BRIEF ->
Repeat the listing in full, exactly as it stands.
----
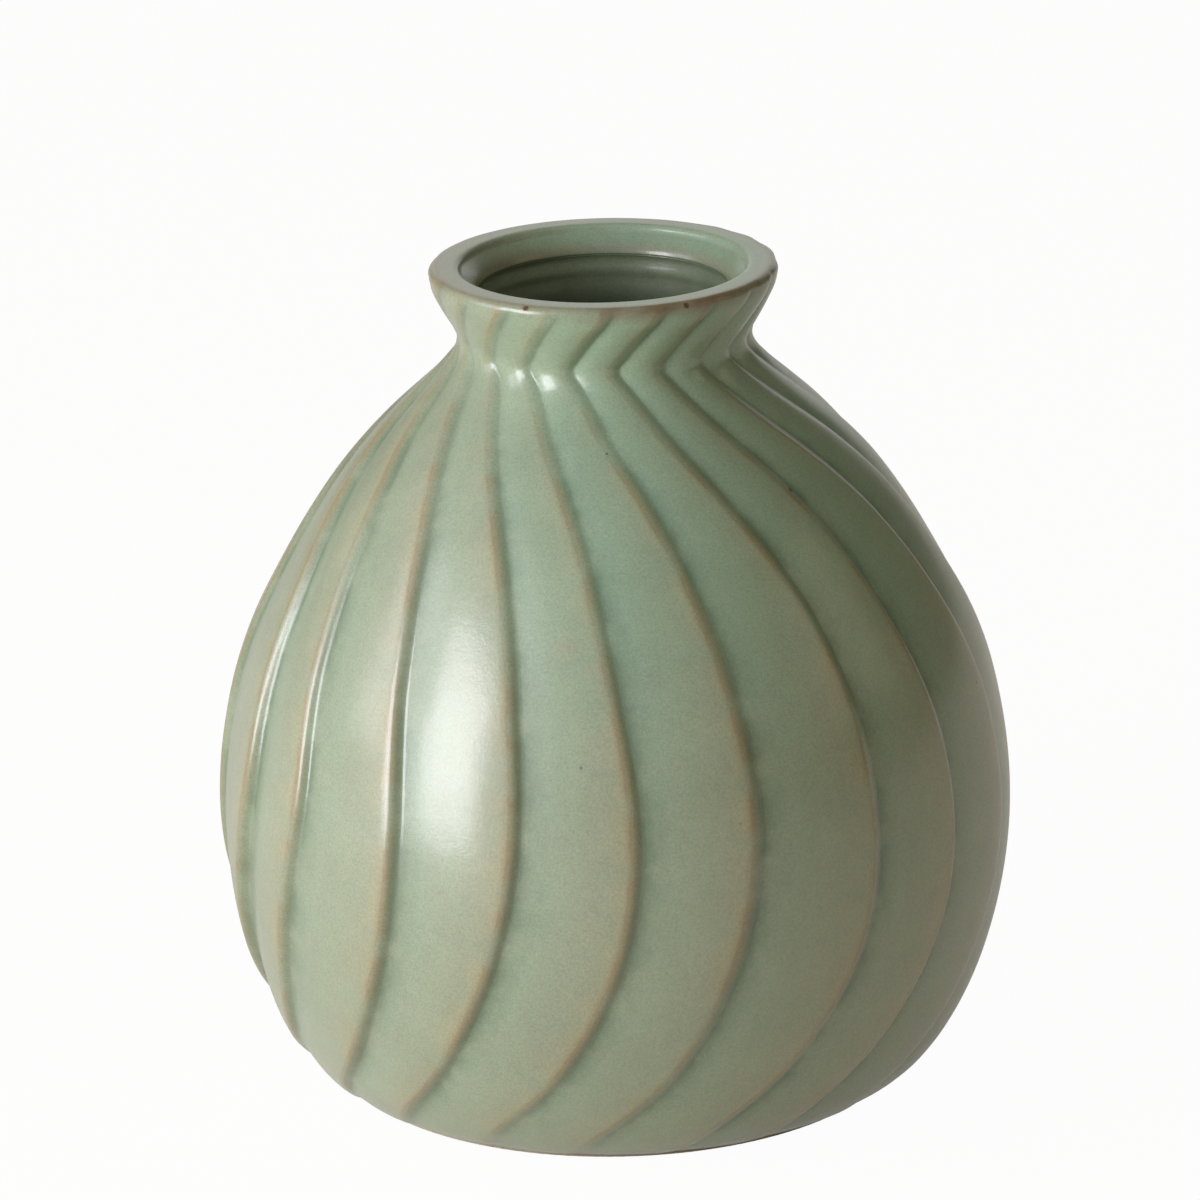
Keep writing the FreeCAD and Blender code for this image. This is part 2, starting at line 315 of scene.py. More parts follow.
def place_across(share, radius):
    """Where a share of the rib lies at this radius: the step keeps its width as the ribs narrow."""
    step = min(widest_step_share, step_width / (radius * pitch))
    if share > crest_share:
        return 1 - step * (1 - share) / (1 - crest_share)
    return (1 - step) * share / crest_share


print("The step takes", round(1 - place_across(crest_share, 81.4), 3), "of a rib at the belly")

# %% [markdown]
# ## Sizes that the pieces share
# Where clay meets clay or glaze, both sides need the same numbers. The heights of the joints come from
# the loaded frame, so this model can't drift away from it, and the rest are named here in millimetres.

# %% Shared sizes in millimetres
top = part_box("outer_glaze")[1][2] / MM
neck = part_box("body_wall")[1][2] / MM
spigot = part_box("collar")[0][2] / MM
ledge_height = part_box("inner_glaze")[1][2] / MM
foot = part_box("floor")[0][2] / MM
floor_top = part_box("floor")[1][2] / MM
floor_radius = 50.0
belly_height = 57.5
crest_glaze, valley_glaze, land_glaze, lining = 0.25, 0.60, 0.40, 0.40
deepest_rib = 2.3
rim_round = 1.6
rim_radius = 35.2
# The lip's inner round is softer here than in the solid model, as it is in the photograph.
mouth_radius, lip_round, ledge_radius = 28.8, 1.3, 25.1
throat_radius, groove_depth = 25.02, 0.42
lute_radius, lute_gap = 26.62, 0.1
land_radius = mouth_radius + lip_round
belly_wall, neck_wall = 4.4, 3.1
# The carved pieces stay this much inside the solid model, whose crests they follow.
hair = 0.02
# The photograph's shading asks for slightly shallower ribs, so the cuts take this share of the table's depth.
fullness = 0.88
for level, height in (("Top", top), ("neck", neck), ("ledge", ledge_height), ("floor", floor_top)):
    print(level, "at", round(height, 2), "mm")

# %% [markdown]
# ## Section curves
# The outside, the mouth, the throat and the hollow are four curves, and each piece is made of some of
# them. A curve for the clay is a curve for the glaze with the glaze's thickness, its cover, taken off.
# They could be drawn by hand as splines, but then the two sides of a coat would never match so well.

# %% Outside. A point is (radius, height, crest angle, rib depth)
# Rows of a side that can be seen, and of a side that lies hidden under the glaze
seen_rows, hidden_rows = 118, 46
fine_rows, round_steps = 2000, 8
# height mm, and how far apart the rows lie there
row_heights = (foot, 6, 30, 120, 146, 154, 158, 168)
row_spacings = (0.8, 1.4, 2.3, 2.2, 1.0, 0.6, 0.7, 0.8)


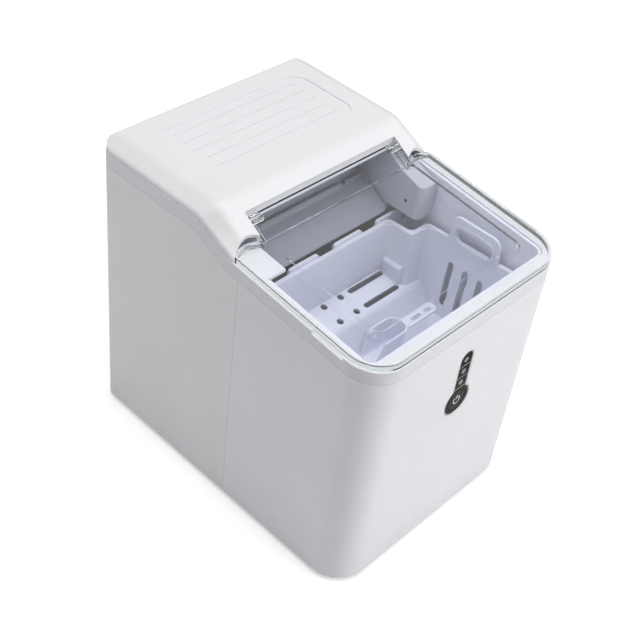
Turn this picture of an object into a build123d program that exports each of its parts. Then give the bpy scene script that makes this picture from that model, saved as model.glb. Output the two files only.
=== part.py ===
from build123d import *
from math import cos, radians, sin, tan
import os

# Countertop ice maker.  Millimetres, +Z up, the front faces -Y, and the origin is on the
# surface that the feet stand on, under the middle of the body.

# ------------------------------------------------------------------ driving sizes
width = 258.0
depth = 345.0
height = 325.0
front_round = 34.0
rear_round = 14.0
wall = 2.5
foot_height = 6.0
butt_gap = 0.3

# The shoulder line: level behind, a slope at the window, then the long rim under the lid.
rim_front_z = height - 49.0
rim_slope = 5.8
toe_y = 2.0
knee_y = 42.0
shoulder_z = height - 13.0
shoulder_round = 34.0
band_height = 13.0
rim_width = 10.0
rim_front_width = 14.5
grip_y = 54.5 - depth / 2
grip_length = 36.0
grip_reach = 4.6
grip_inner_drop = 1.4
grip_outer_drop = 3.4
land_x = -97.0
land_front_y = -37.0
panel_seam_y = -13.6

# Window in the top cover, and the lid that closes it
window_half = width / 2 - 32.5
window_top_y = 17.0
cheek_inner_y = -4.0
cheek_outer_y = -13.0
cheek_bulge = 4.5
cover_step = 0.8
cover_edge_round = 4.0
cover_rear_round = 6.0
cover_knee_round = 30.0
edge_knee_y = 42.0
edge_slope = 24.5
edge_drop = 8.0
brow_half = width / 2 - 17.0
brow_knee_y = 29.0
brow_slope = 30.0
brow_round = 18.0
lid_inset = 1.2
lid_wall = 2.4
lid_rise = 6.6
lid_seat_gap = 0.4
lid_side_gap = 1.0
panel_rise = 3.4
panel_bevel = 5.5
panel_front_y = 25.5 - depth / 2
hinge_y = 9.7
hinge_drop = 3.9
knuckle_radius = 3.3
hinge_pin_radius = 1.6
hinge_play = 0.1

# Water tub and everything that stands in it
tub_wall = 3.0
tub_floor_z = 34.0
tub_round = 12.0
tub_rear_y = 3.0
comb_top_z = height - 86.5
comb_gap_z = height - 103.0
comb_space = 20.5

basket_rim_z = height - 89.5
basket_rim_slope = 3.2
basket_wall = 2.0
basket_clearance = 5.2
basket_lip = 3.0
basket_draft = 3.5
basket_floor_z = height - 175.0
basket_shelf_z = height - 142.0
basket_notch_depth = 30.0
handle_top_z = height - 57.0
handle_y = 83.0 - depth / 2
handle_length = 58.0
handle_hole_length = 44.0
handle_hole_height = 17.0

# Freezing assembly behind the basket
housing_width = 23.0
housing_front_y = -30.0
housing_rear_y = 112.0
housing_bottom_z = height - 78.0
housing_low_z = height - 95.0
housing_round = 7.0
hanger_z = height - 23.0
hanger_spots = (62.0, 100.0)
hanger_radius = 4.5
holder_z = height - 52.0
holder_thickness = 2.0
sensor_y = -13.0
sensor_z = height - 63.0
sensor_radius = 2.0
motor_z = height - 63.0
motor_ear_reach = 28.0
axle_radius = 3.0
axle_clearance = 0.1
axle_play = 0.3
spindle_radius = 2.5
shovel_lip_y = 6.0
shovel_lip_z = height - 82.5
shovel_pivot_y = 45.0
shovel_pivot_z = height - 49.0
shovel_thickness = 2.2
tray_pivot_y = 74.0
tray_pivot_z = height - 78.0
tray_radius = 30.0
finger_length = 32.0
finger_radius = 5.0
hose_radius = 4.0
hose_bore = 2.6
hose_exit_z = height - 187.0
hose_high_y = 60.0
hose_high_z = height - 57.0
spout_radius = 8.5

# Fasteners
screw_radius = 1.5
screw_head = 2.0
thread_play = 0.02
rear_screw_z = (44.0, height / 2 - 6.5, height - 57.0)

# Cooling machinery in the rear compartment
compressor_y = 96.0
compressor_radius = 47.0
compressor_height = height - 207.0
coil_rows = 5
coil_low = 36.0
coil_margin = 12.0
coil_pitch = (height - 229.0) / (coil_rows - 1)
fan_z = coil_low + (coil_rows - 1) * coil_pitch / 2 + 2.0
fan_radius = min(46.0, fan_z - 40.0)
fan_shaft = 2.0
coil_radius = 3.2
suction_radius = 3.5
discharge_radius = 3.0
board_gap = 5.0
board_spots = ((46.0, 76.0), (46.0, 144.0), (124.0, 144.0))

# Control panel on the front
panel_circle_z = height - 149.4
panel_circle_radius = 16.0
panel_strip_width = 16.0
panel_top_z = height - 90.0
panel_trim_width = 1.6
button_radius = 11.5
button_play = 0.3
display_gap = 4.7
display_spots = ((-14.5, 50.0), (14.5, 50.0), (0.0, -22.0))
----
OUTPUT BELOW ->
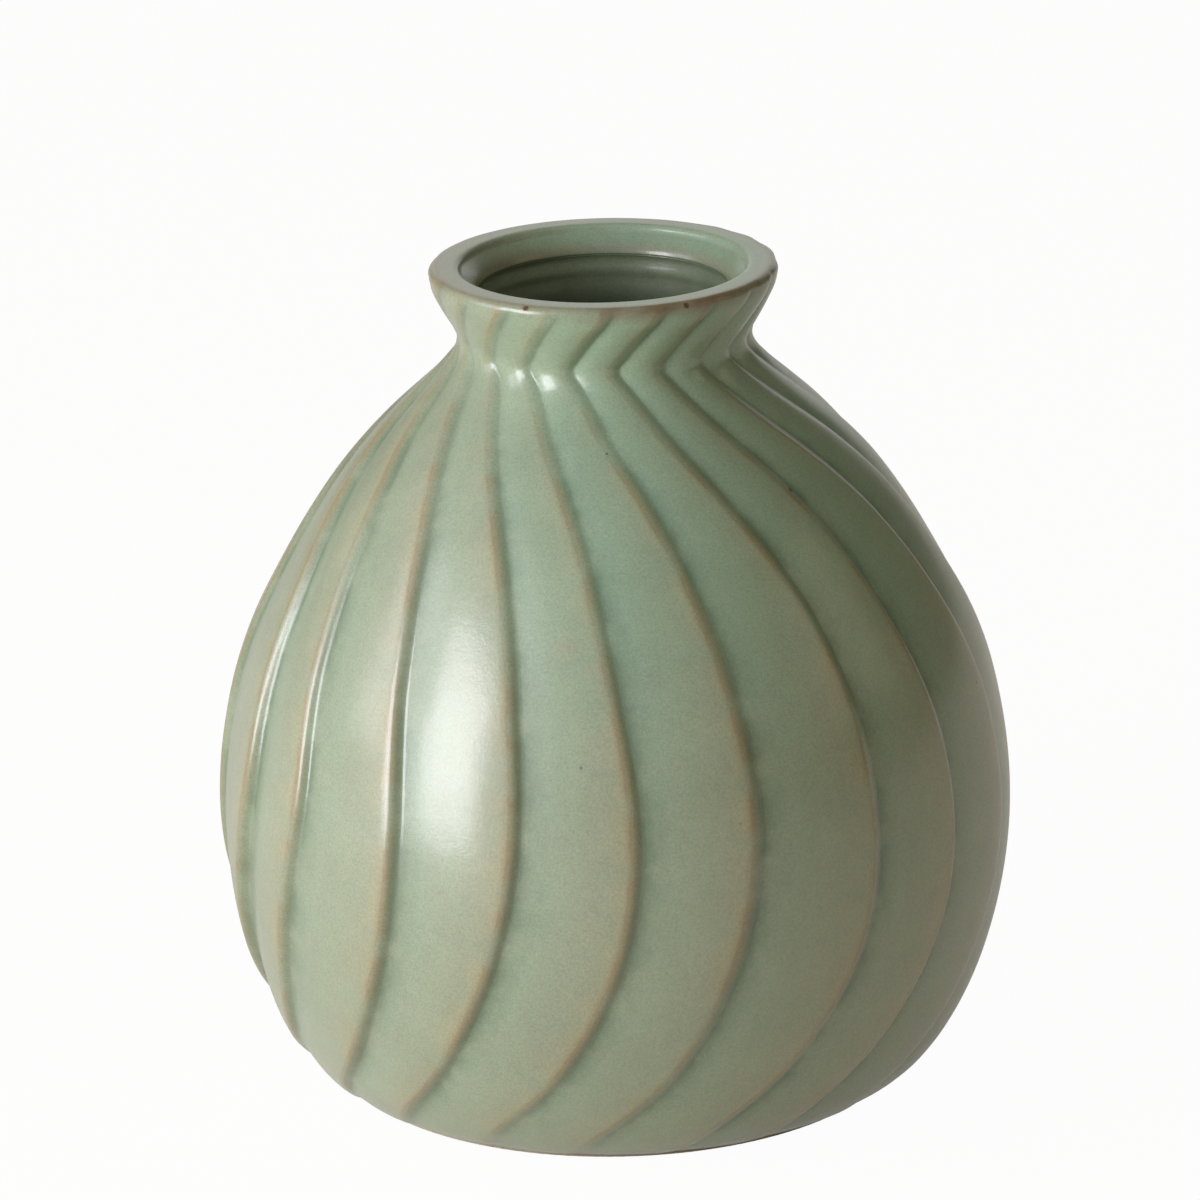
Keep writing the FreeCAD and Blender code for this image. This is part 2, starting at line 315 of scene.py. More parts follow.
def place_across(share, radius):
    """Where a share of the rib lies at this radius: the step keeps its width as the ribs narrow."""
    step = min(widest_step_share, step_width / (radius * pitch))
    if share > crest_share:
        return 1 - step * (1 - share) / (1 - crest_share)
    return (1 - step) * share / crest_share


print("The step takes", round(1 - place_across(crest_share, 81.4), 3), "of a rib at the belly")

# %% [markdown]
# ## Sizes that the pieces share
# Where clay meets clay or glaze, both sides need the same numbers. The heights of the joints come from
# the loaded frame, so this model can't drift away from it, and the rest are named here in millimetres.

# %% Shared sizes in millimetres
top = part_box("outer_glaze")[1][2] / MM
neck = part_box("body_wall")[1][2] / MM
spigot = part_box("collar")[0][2] / MM
ledge_height = part_box("inner_glaze")[1][2] / MM
foot = part_box("floor")[0][2] / MM
floor_top = part_box("floor")[1][2] / MM
floor_radius = 50.0
belly_height = 57.5
crest_glaze, valley_glaze, land_glaze, lining = 0.25, 0.60, 0.40, 0.40
deepest_rib = 2.3
rim_round = 1.6
rim_radius = 35.2
# The lip's inner round is softer here than in the solid model, as it is in the photograph.
mouth_radius, lip_round, ledge_radius = 28.8, 1.3, 25.1
throat_radius, groove_depth = 25.02, 0.42
lute_radius, lute_gap = 26.62, 0.1
land_radius = mouth_radius + lip_round
belly_wall, neck_wall = 4.4, 3.1
# The carved pieces stay this much inside the solid model, whose crests they follow.
hair = 0.02
# The photograph's shading asks for slightly shallower ribs, so the cuts take this share of the table's depth.
fullness = 0.88
for level, height in (("Top", top), ("neck", neck), ("ledge", ledge_height), ("floor", floor_top)):
    print(level, "at", round(height, 2), "mm")

# %% [markdown]
# ## Section curves
# The outside, the mouth, the throat and the hollow are four curves, and each piece is made of some of
# them. A curve for the clay is a curve for the glaze with the glaze's thickness, its cover, taken off.
# They could be drawn by hand as splines, but then the two sides of a coat would never match so well.

# %% Outside. A point is (radius, height, crest angle, rib depth)
# Rows of a side that can be seen, and of a side that lies hidden under the glaze
seen_rows, hidden_rows = 118, 46
fine_rows, round_steps = 2000, 8
# height mm, and how far apart the rows lie there
row_heights = (foot, 6, 30, 120, 146, 154, 158, 168)
row_spacings = (0.8, 1.4, 2.3, 2.2, 1.0, 0.6, 0.7, 0.8)


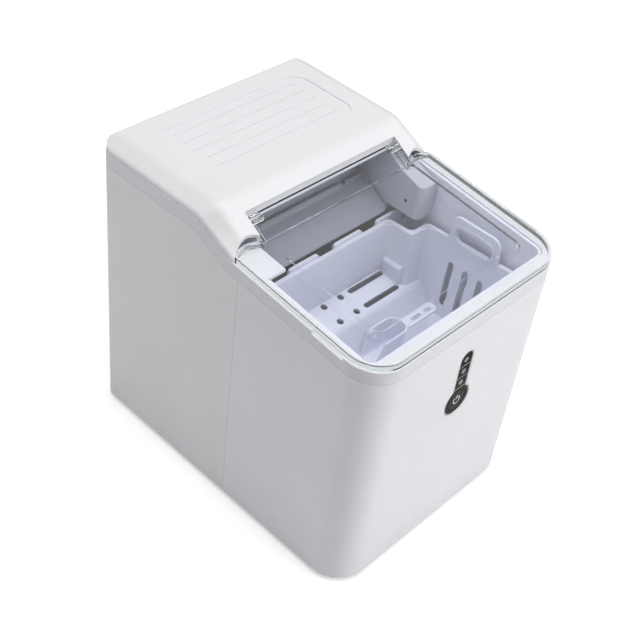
Turn this picture of an object into a build123d program that exports each of its parts. Then give the bpy scene script that makes this picture from that model, saved as model.glb. Output the two files only.
=== part.py ===
from build123d import *
from math import cos, radians, sin, tan
import os

# Countertop ice maker.  Millimetres, +Z up, the front faces -Y, and the origin is on the
# surface that the feet stand on, under the middle of the body.

# ------------------------------------------------------------------ driving sizes
width = 258.0
depth = 345.0
height = 325.0
front_round = 34.0
rear_round = 14.0
wall = 2.5
foot_height = 6.0
butt_gap = 0.3

# The shoulder line: level behind, a slope at the window, then the long rim under the lid.
rim_front_z = height - 49.0
rim_slope = 5.8
toe_y = 2.0
knee_y = 42.0
shoulder_z = height - 13.0
shoulder_round = 34.0
band_height = 13.0
rim_width = 10.0
rim_front_width = 14.5
grip_y = 54.5 - depth / 2
grip_length = 36.0
grip_reach = 4.6
grip_inner_drop = 1.4
grip_outer_drop = 3.4
land_x = -97.0
land_front_y = -37.0
panel_seam_y = -13.6

# Window in the top cover, and the lid that closes it
window_half = width / 2 - 32.5
window_top_y = 17.0
cheek_inner_y = -4.0
cheek_outer_y = -13.0
cheek_bulge = 4.5
cover_step = 0.8
cover_edge_round = 4.0
cover_rear_round = 6.0
cover_knee_round = 30.0
edge_knee_y = 42.0
edge_slope = 24.5
edge_drop = 8.0
brow_half = width / 2 - 17.0
brow_knee_y = 29.0
brow_slope = 30.0
brow_round = 18.0
lid_inset = 1.2
lid_wall = 2.4
lid_rise = 6.6
lid_seat_gap = 0.4
lid_side_gap = 1.0
panel_rise = 3.4
panel_bevel = 5.5
panel_front_y = 25.5 - depth / 2
hinge_y = 9.7
hinge_drop = 3.9
knuckle_radius = 3.3
hinge_pin_radius = 1.6
hinge_play = 0.1

# Water tub and everything that stands in it
tub_wall = 3.0
tub_floor_z = 34.0
tub_round = 12.0
tub_rear_y = 3.0
comb_top_z = height - 86.5
comb_gap_z = height - 103.0
comb_space = 20.5

basket_rim_z = height - 89.5
basket_rim_slope = 3.2
basket_wall = 2.0
basket_clearance = 5.2
basket_lip = 3.0
basket_draft = 3.5
basket_floor_z = height - 175.0
basket_shelf_z = height - 142.0
basket_notch_depth = 30.0
handle_top_z = height - 57.0
handle_y = 83.0 - depth / 2
handle_length = 58.0
handle_hole_length = 44.0
handle_hole_height = 17.0

# Freezing assembly behind the basket
housing_width = 23.0
housing_front_y = -30.0
housing_rear_y = 112.0
housing_bottom_z = height - 78.0
housing_low_z = height - 95.0
housing_round = 7.0
hanger_z = height - 23.0
hanger_spots = (62.0, 100.0)
hanger_radius = 4.5
holder_z = height - 52.0
holder_thickness = 2.0
sensor_y = -13.0
sensor_z = height - 63.0
sensor_radius = 2.0
motor_z = height - 63.0
motor_ear_reach = 28.0
axle_radius = 3.0
axle_clearance = 0.1
axle_play = 0.3
spindle_radius = 2.5
shovel_lip_y = 6.0
shovel_lip_z = height - 82.5
shovel_pivot_y = 45.0
shovel_pivot_z = height - 49.0
shovel_thickness = 2.2
tray_pivot_y = 74.0
tray_pivot_z = height - 78.0
tray_radius = 30.0
finger_length = 32.0
finger_radius = 5.0
hose_radius = 4.0
hose_bore = 2.6
hose_exit_z = height - 187.0
hose_high_y = 60.0
hose_high_z = height - 57.0
spout_radius = 8.5

# Fasteners
screw_radius = 1.5
screw_head = 2.0
thread_play = 0.02
rear_screw_z = (44.0, height / 2 - 6.5, height - 57.0)

# Cooling machinery in the rear compartment
compressor_y = 96.0
compressor_radius = 47.0
compressor_height = height - 207.0
coil_rows = 5
coil_low = 36.0
coil_margin = 12.0
coil_pitch = (height - 229.0) / (coil_rows - 1)
fan_z = coil_low + (coil_rows - 1) * coil_pitch / 2 + 2.0
fan_radius = min(46.0, fan_z - 40.0)
fan_shaft = 2.0
coil_radius = 3.2
suction_radius = 3.5
discharge_radius = 3.0
board_gap = 5.0
board_spots = ((46.0, 76.0), (46.0, 144.0), (124.0, 144.0))

# Control panel on the front
panel_circle_z = height - 149.4
panel_circle_radius = 16.0
panel_strip_width = 16.0
panel_top_z = height - 90.0
panel_trim_width = 1.6
button_radius = 11.5
button_play = 0.3
display_gap = 4.7
display_spots = ((-14.5, 50.0), (14.5, 50.0), (0.0, -22.0))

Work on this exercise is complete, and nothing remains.